Ing (64) and her husband grow sugar cane. To improve their home, Ing has applied for a special purpose sanitation loan to repair and extend its toilet facilities. This investment will safeguard the health of the family, which for now is his top priority.
Like many Pacific islanders,Lineti Talakai (52) has traditional weaving skills. She wants to exploit her expertise to earn money and help support her four children. Her husband’s wage as an accounts clerk doesn’t fully cover the family daily needs. Lineti has applied for a loan to buy more yarn and other materials, to increase her output and the income she can make. She is confident that by expanding her production, she will be able to boost sales. Lineti hopes that higher income will help improve their children’s education and living conditions.
Penh (36) is a tailor and earns about $3 per day. Household expenses absorb it all, and there is nothing left for other needs. She wants to build a kitchenette at the back of her house. Penh will use her loan to cover these expenses and hopefully save to improve her living conditions.
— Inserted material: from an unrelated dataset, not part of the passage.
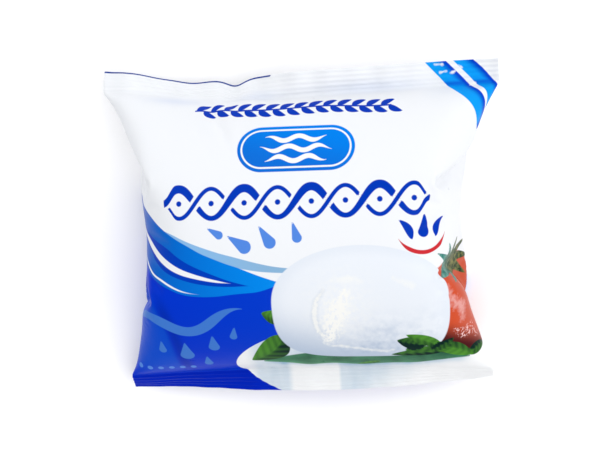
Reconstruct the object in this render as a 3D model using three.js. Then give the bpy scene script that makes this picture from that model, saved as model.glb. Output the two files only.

To make ends meet, Percy sees pigs as a solution: they are cheap to buy and maintain, so represent a smaller risk than other animals. They multiply fast, survive on household and farm scraps, and can be sold for ready cash. Percy seeks a loan to buy her first batch of weaners. She says she will rear them with care and sell them after eight or nine months. Percy hopes this income will help ensure the wellbeing of her family.
Josephine (55) has built her own business selling cosmetics and beauty products. She makes $8 a day, which helps support her child’s education. Josephine wants a loan to extend the range of cosmetics that she hawks to her local clientele. By increasing inventory, she knows she will generate extra sales and income for her family.